Regia di Ayse Toprak vedi scheda film
LOVERS FILM FESTIVAL - TORINO LGBTQ VISIONS 2017
Ayse Toprak, attraverso un falso documentario legato a fatti realmente accaduti, ma raccontati appunto sotto forma di una sorta di mockumentary povero, essenziale, condizionato dalla ristrettezza di mezzi dilagante e coerente col contesto sociale di provenienza, ci racconta di come un gruppo di giovani profughi soriani, in parte stanziati nella capitale turca, si prodighino con tutte le loro forze per iscriversi al concorso per la proclamazione di “Mr. Gay world”, inviando alle finali, che si terranno poco tempo dopo nell’isola di Malta, anche un rappresentante della comunità siriana, oppressa da una guerra devastante e minata di ogni libertà di espressione e possibilità di libero arbitrio. Il concorso per l’aggiudicazione del rappresentante siriano si tiene, per necessità e forza di cose, in un locale gay di una associazione simil Arci a Istanbul. Il prescelto tra i partecipanti, frutto di una accurata ma solidale selzione, è un giovane parrucchiere trasferitosi a lavorare nella capitale turca, costretto dalla famiglia a sposare una concittadina, dalla quale ha avuto pure una bambina, che ama con un sentimento di tenerezza più materno che come un vero padre di stampo islamico.
Dal momento della sua elezione a Mr. Gay Syria, le vicissitudini per poter ottenere i visti in grado di farlo sbarcare per tempo a Malta onde partecipare alla gara mondiale, mobiliteranno un gran numero di volontari, anche da Berlino, sogno e meta agognata di ognuno dei partecipanti alla simbolica manifestazione pro Syria, desiderosi di muoversi e di contribuire all’affermazione della causa a favore di quel paese tanto martoriato, e a favore della condizione della comunità LGBT, particolarmente vessata in quei territori disagiati e instabili. Non sarà un sucesso, almeno in termini concreti di raggiungimento della meta tanto agognata: ma la missione impossibile, soffocata da una burocrazia dilagante ed oppressiva di visti richiesti e non concessi, riuscirà a far parlare di sé e a mobilitare un richiamo mediatico forte e solidale.

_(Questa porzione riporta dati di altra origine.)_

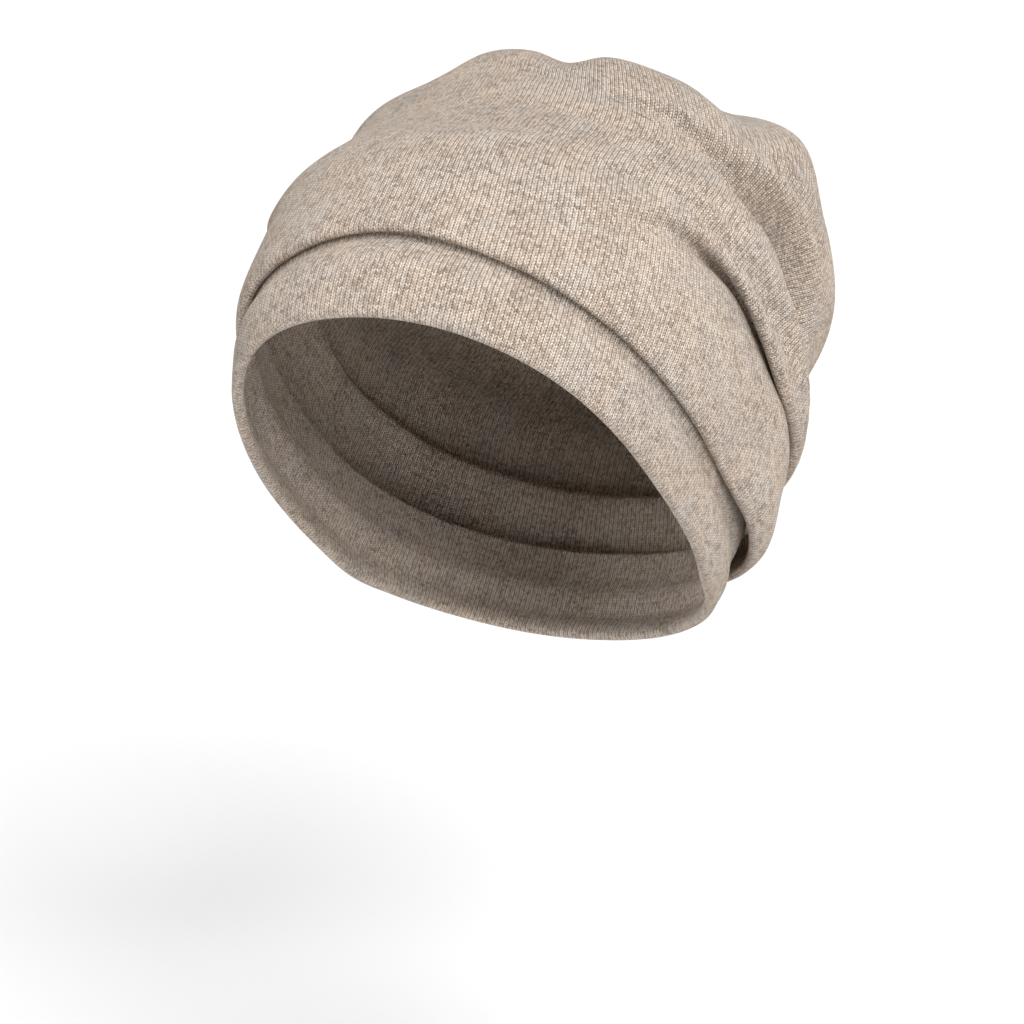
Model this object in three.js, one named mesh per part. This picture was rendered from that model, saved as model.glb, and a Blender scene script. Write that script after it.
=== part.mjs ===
// Knit turban hat in doubled jersey: a folded band, and a soft crown that hangs over itself in a tuck.
// Millimetres, +Z up, forehead towards -Y, wearer's left towards +X.
// The origin is the middle of the hollow that the hat is worn by, level with the brow.

import * as THREE from "three";

// Driving sizes
const TUBE_TILT = 48; // degrees that the tube of cloth leans back from upright
const SQUARENESS = 2.15; // power of the rings' outline, where 2 is an ellipse
const BAND_WALL = 2.6; // doubled jersey of the band
const BRIM_WALL = 4.2; // band's lower edge, folded over softly
const BRIM_DEPTH = 2; // how far up the brim keeps that thickness
const BRIM_FADE = 7; // stretch over which the brim thins to the plain wall
const CROWN_WALL = 1.8; // doubled jersey of the crown
const HEM_WALL = 4.4; // crown's lower edge, turned under once
const HEM_DEPTH = 10; // how far the turned edge reaches up inside
const HEM_FADE = 5; // stretch over which the hem thins to the plain wall
const BAND_TUCK = 16; // how far the band goes up inside the crown
const BAND_PUFF = 3.2; // how far the band swells out below the crown's edge
const PUFF_LENGTH = 12; // stretch of band over which it swells
const CLEARANCE = 0.35; // gap between band and crown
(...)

Ecco dunque un documentario povero, finanziato anche grazie ad una specifica sensibilizzazione sul web e manifeste e deliberate volontarie raccolte fondi tra le varie associazioni, costruito e mosso dall’orgoglio di veder rivendicato uno status ed una condizione che vede la comunità gay perennemente vittima succube inerme di violenze, rilanciandone anche l’inedito ruolo intraprendente e coraggioso, e dunque risoluto, di organizzatori di soluzioni concrete, talvolta pure eccentriche, foriere di piccoli importanti passi avanti per una rivendicazione orgogliosa e pacifica del proprio status e delle proprie dignità.
Ne scaturiscono soprattutto singoli ritratti di sofferenze e prevaricazioni, anche già a livello familiare, che trasmettono una contagiosa empatia nei confronti di tutte queste vittime di vessazioni e intimidazioni: ma il documentario sa anche guardare al lato più disinvolto del sapersi opporre, ostentando quella allegria e quella capacità di perdono e rassegnazione che nobilitano l’uomo e ne accentuano i tratti più umanamente eroici.